Count how many lines of the material hold "import". Respond with that number alone.
— Begin RECORDS FOR THE EXERCISE —
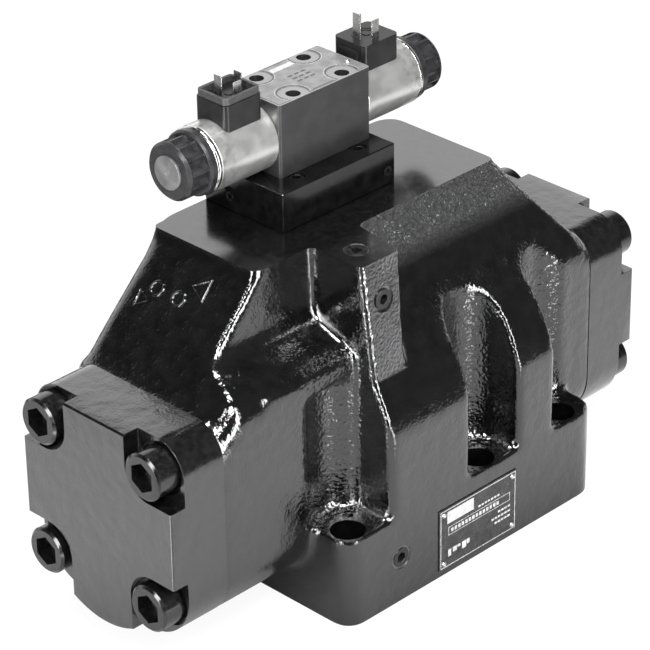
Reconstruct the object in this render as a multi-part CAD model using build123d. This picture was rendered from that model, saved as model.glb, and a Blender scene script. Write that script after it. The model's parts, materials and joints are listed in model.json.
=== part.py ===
"""Pilot-operated proportional directional valve, size 32, with a size 6 pilot valve on top.

Millimetres. +Z up, the mounting face is Z = 0 and the origin is the centre of the four
corner mounting bolts. X runs along the main spool, with cover A at -X, and the nameplate
faces -Y.
"""
import os
from math import cos, pi, sin

from build123d import *

# Mounting pattern and ports of the base, a size 32 sub-plate interface
BOLT_DX = 190.5
BOLT_DY = 158.8
MID_BOLT_X = 19.05
BOLT_HOLE_R = 11.0
SPOTFACE_R = 16.5
SPOTFACE_DEPTH = 0.6
SPOTFACE_RUN = 8.0
PORT_R = 15.0
PORT_SEAL_R = 20.0
PILOT_PORT_R = 5.0
PILOT_PORT_SEAL_R = 8.0
SEAL_RECESS = 3.2
PORTS = {"p": (-19.05, -44.4), "t": (53.95, -44.4), "a": (12.75, 44.4), "b": (-52.35, 44.4)}
PILOT_PORTS = {"x": (53.95, 50.8), "y": (-73.05, -34.9)}
LOCATING_HOLE_R = 3.75
LOCATING_HOLE_DEPTH = 12.0
OVERCUT = 1.0
LOCATING_HOLES = [(-52.35, -79.4), (53.95, 79.4)]

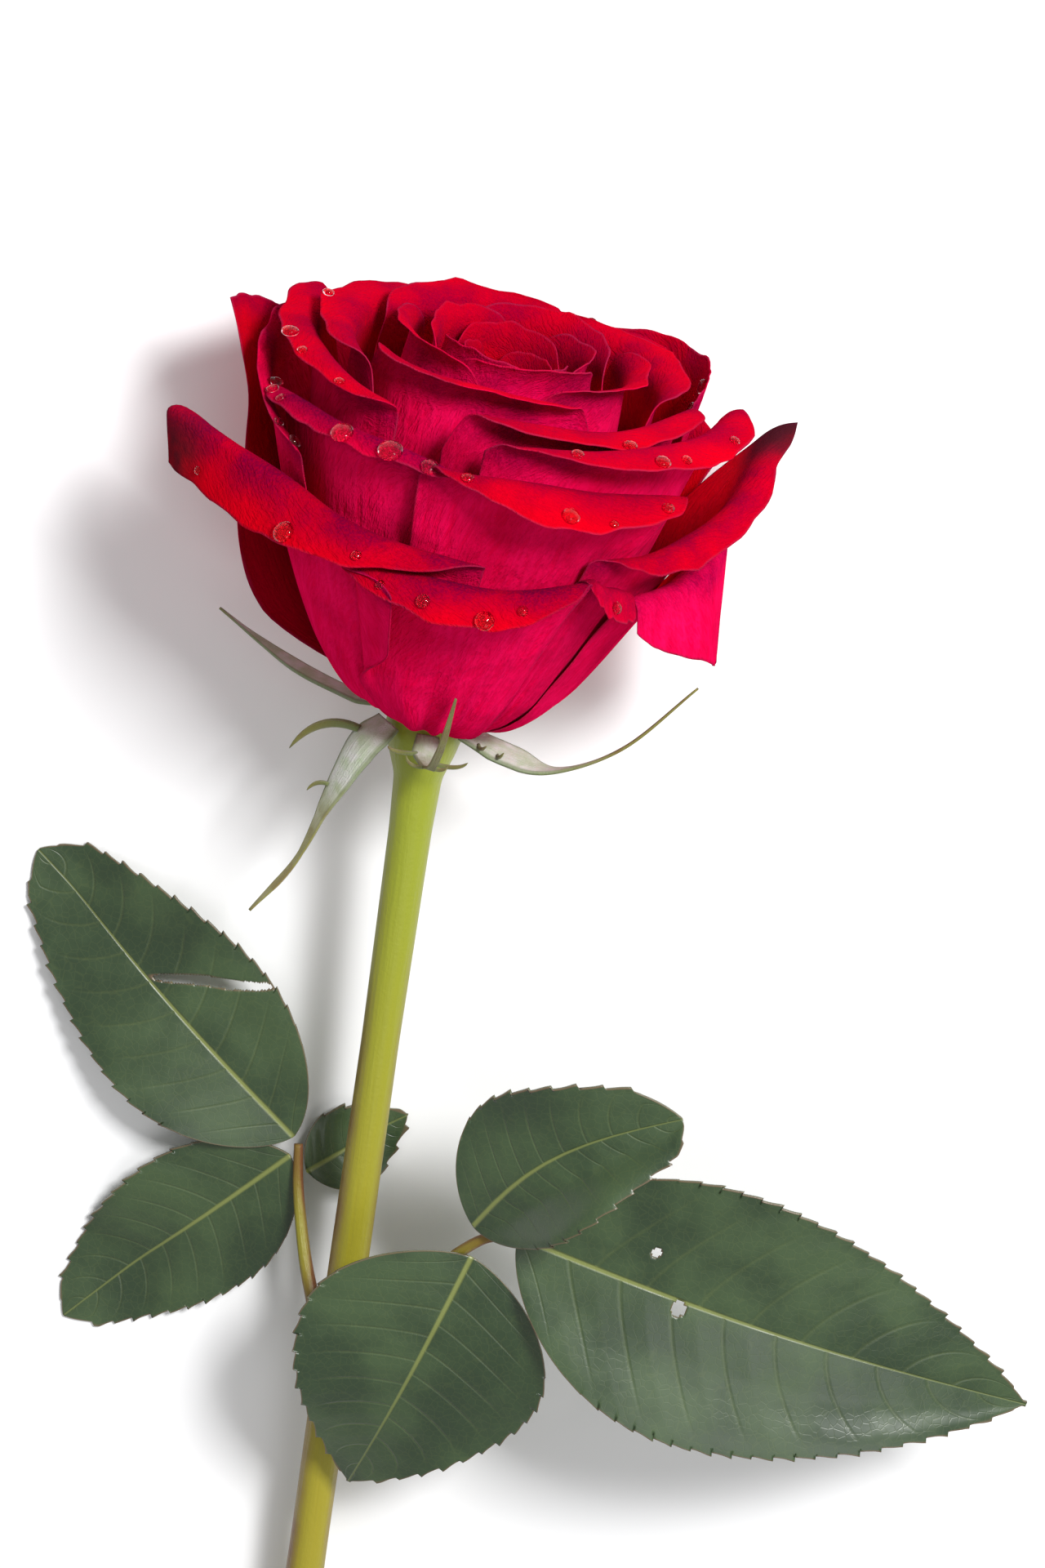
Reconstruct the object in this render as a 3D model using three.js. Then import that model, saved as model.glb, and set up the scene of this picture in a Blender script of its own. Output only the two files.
— End RECORDS FOR THE EXERCISE —
• **ANSWER TO THE PROBLEM**
4